Un ami avait récemment affirmé que l’affaire du meurtre de Zeini a été surmédiatisée parce qu’il est issu d’un milieu social donné. Il a rajouté, mine de rien, que le défunt n’était pas la première victime de l’injustice ni n’en serait la dernière. Cette sortie de mon ami est d’autant plus malheureuse qu’inappropriée. Invoquer la fréquence de l’injustice pour justifier sa désolidarisation d’un cas isolé relève de l’insouciance. Elle dénote plus une prédisposition à l’amnésie morale qu’un attachement, sans faille, à des idéaux universels. On ne peut pas attendre que tout le monde soit traité équitablement pour décider de s’engager dans la voie de la défense des opprimés. Si notre degré de dévouement à l’idéal de justice se mesure à l’aune de notre engagement à l’égard des seuls marginalisés sociaux, notre conception de justice manque alors de rigueur. Autrement dit, la sélectivité dans l’expression des sentiments moraux est contraire au devoir universel de solidarité humaine. Elle dénote une volonté de se donner bonne conscience pour assouvir un ego bourgeois plus qu’elle ne signifie un humanisme au sens propre du terme.
Une mère a perdu un fils unique dans la fleur de l’âge. Et c’est déjà une douleur immense que d’en éprouver la perte. Mais sa souffrance ne s’arrête pas là. Elle se multiplie chaque jour à cause du dysfonctionnement de notre système judiciaire et de la corruption qui gangrène nos institutions.
On ne fait pas d’enquête criminelle sérieuse dans notre pays
A chaque fois qu’un fait divers criminel se produise, notre police judiciaire vient nous annoncer, après seulement quelques heures, voire quelques jours au maximum, que l’enquête est terminée et le dossier clos. La vélocité avec laquelle on bâcle les enquêtes criminelles en Mauritanie n’a qu’une seule explication : on ne fait pas vraiment d’enquête criminelle dans notre pays. Pourtant, les outils scientifiques d’investigation criminelle ont beaucoup évolué ces dernières années, et leur coût a aussi énormément baissé.

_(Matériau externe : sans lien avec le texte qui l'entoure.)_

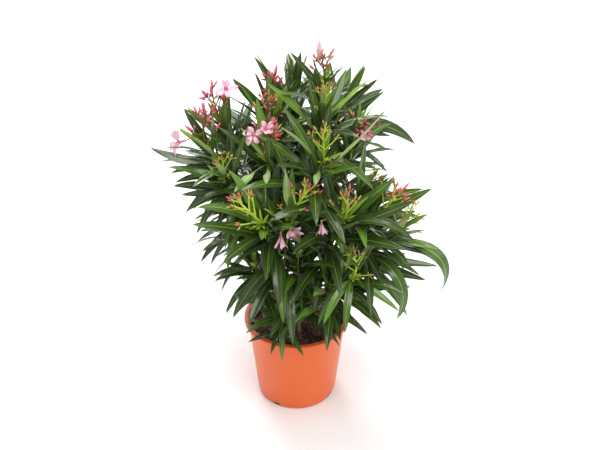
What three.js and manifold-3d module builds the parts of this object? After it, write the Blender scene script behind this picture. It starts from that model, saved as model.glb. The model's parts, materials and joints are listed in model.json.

Les empreintes digitales, l’analyse de l’ADN, les tests de fluides corporels, le décryptage de messages téléphoniques, les techniques de récolte des indices, l'analyse médico-légale des cheveux, les techniques d'identification et de visualisation criminelles etc., tous ces moyens sont devenus désormais financièrement abordables et partant à portée de main pour les pays même les plus pauvres, encore faut-il avoir la volonté de les déployer et de former une véritable police scientifique capable d’en faire usage. Ce n’est plus vraiment une question d’argent mais bel et bien de volonté politique.
Je compatis sincèrement avec cette famille qui vient de perdre un jeune homme dans la fleur de l’âge et à l’avenir prometteur. Et je récuse complètement les explications données jusqu’ici par notre soi-disant police criminelle. On ne badine pas avec la vie des gens. Mieux, quand on avance une hypothèse dans le cadre d’une investigation criminelle de cette envergure, on devrait être capable de l’étayer avec des données empiriques. Sans quoi, on aggrave la souffrance des familles en deuil et on déshonore de surcroit la mémoire des victimes. Or, en l’absence d’une autopsie en bonne et due, il est impossible d’établir, avec rigueur, la cause exacte du décès. Et tout porte à croire, selon les indices disponibles, qu’il s’agit bel et bien d’un meurtre ; d’où la nécessité de rendre justice à la victime et à ses ayants droit.